As an example, we will implement the Avalon fingerprint as a representation for the surrogate GP model. Note that for use in the Tanimoto kernel it is important to return Numpy array versions of the fingerprint vectors from the calculate_encodings method. Because there are no complications in calculating fingerprint representations, the add_to_prior_data method simply adds the encoding and the fitness of the new molecules to the self.encodings and the self.fitnesses variables.

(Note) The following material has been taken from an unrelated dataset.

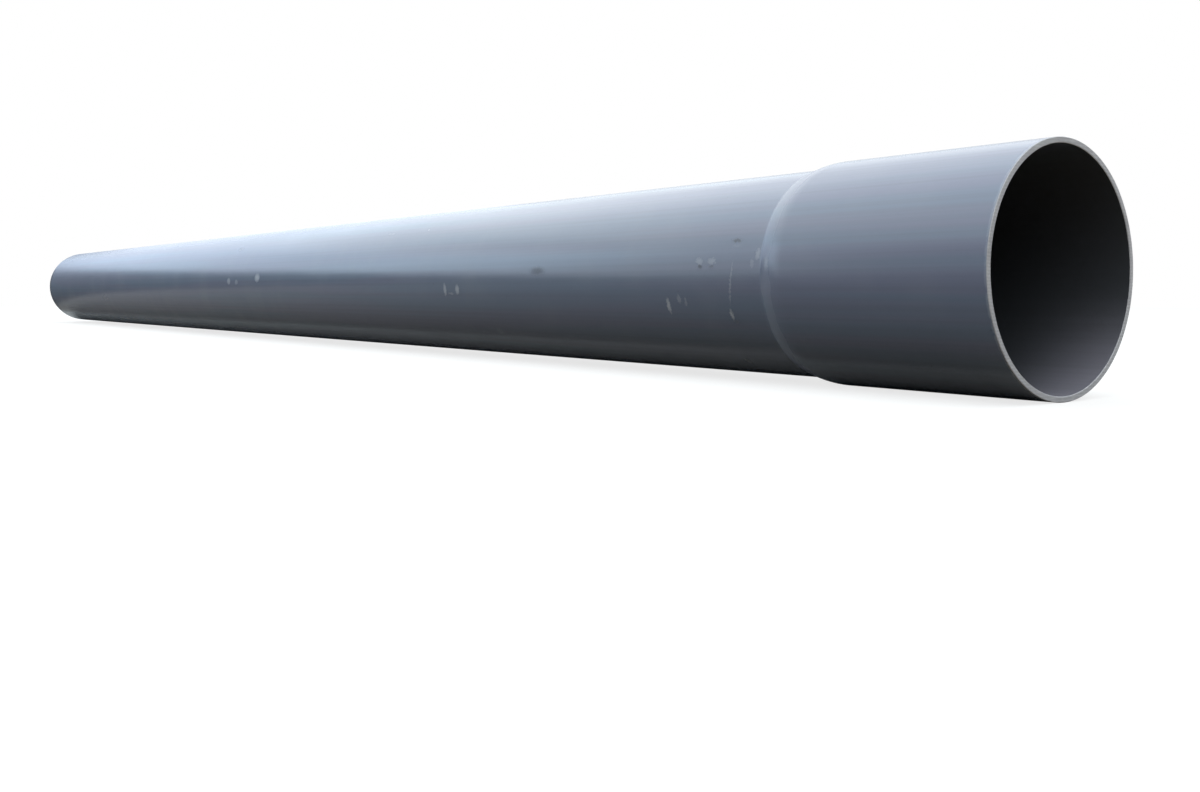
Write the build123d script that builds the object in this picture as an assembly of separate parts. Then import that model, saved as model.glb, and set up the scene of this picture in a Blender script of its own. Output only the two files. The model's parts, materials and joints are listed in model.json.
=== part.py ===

References: - Griffiths, Ryan-Rhys, et al. “Gauche: A library for Gaussian processes in chemistry.” Advances in Neural Information Processing Systems 36 (2024).
- Gedeck, Peter, Bernhard Rohde, and Christian Bartels. “QSAR− how good is it in practice? Comparison of descriptor sets on an unbiased cross section of corporate data sets.” Journal of chemical information and modeling 46.5 (2006): 1924-1936.
[ ]:
from rdkit.Avalon import pyAvalonTools

class Avalon_Surrogate(GP_Surrogate):
    def __init__(self, config):
        super().__init__(config)
        self.bits = self.config.bits

    def add_to_prior_data(self, molecules):
        """
        Updates the prior data for the surrogate model with new molecules and their fitness values.
        """
        if self.encodings is not None and self.fitnesses is not None:
            self.encodings = np.append(self.encodings, self.calculate_encodings(molecules), axis=0)
            self.fitnesses = np.append(self.fitnesses, np.array([molecule.fitness for molecule in molecules]), axis=None)
        else:
            self.encodings = self.calculate_encodings(molecules)
            self.fitnesses = np.array([molecule.fitness for molecule in molecules])
        return None

    def calculate_encodings(self, molecules):
        molecular_graphs = [Chem.MolFromSmiles(Chem.CanonSmiles(molecule.smiles)) for molecule in molecules]
        return np.array([pyAvalonTools.GetAvalonFP(molecular_graph, self.bits) for molecular_graph in molecular_graphs]).astype(np.float64)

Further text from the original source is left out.